L’indagine di Stefanini e del pm di Bologna, Maurizio Passarini, «uomo eccezionale, lavorare con lui per me è stata una fortuna», dimostrerà che Senna aveva perso il controllo della sua Williams per via della rottura del piantone dello sterzo, un pezzo che aveva subìto “modifiche mal progettate e mal costruite” per le quali è stato condannato per omicidio colposo Patrick Head (reato poi prescritto), responsabile della Williams. «Fu un’indagine complessa. Perché buona parte degli accertamenti andavano svolti in Inghilterra. Lì non c’è la fattispecie colposa del reato. Non capivano cosa stavamo facendo. Ad ogni rogatoria, era come se ci dicessero: “Correva in F1, l’aveva messo in conto, è stato un incidente, perché indagate?”. Un ragionamento che accetto, però la legge italiana ci imponeva di stabilire con esattezza cosa fosse accaduto». Per questo c’è una nota di rimpianto nella voce di Stefanini nel valutare le due zone d’ombra ancora residue: la camera car di Senna, e le telemetrie sparite. «La sentenza non parla di depistaggi, quindi per me non ci sono stati. Però quando ci consegnarono le immagini della camera car, vedemmo che queste si interrompevano proprio due secondi prima dell’impatto. Staccavano su Katayama. Perché? Loro dissero che Senna era primo in quel momento e non c’era niente da vedere… Quanto alle telemetrie, la sera stessa la Williams chiese alla federazione di poter scaricare i dati delle centraline, per garantire la sicurezza dell’altro pilota, Damon Hill. Ha una logica, per carità. Ma poi i dati sono andati perduti. Se li avessimo avuti sarebbe stato tutto più semplice».

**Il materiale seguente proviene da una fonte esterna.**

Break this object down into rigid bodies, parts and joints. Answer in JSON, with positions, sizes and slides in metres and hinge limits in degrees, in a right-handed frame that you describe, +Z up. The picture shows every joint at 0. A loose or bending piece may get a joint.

La F1, insomma, collaborò a modo suo, all’indagine, con moderato entusiasmo: per il suo interrogatorio, Briatore invitò gli investigatori (che rifiutarono) a Montecarlo sul suo yacht, Ecclestone non si presentò al processo, gli altri dissero e non dissero. La verità comunque, secondo Stefanini, è venuta fuori ugualmente, alla fine. «Anche grazie all’aiuto che ci dette Michele Alboreto. Era amico di Ayrton, voleva rendersi utile. Oggi posso dire che se abbiamo capito come è andata lo dobbiamo anche a lui».
Il problema, semmai, è rispondere alla domanda che facevano gli inglesi, capire a cosa sia servito indagare, scoprire tutto questo. «La verità serve sempre, mi piace pensare che se oggi in F1 ci sono meno incidenti è anche per merito della nostra indagine. Ma soprattutto mi piace pensare che Ayrton Senna sarebbe d’accordo con me».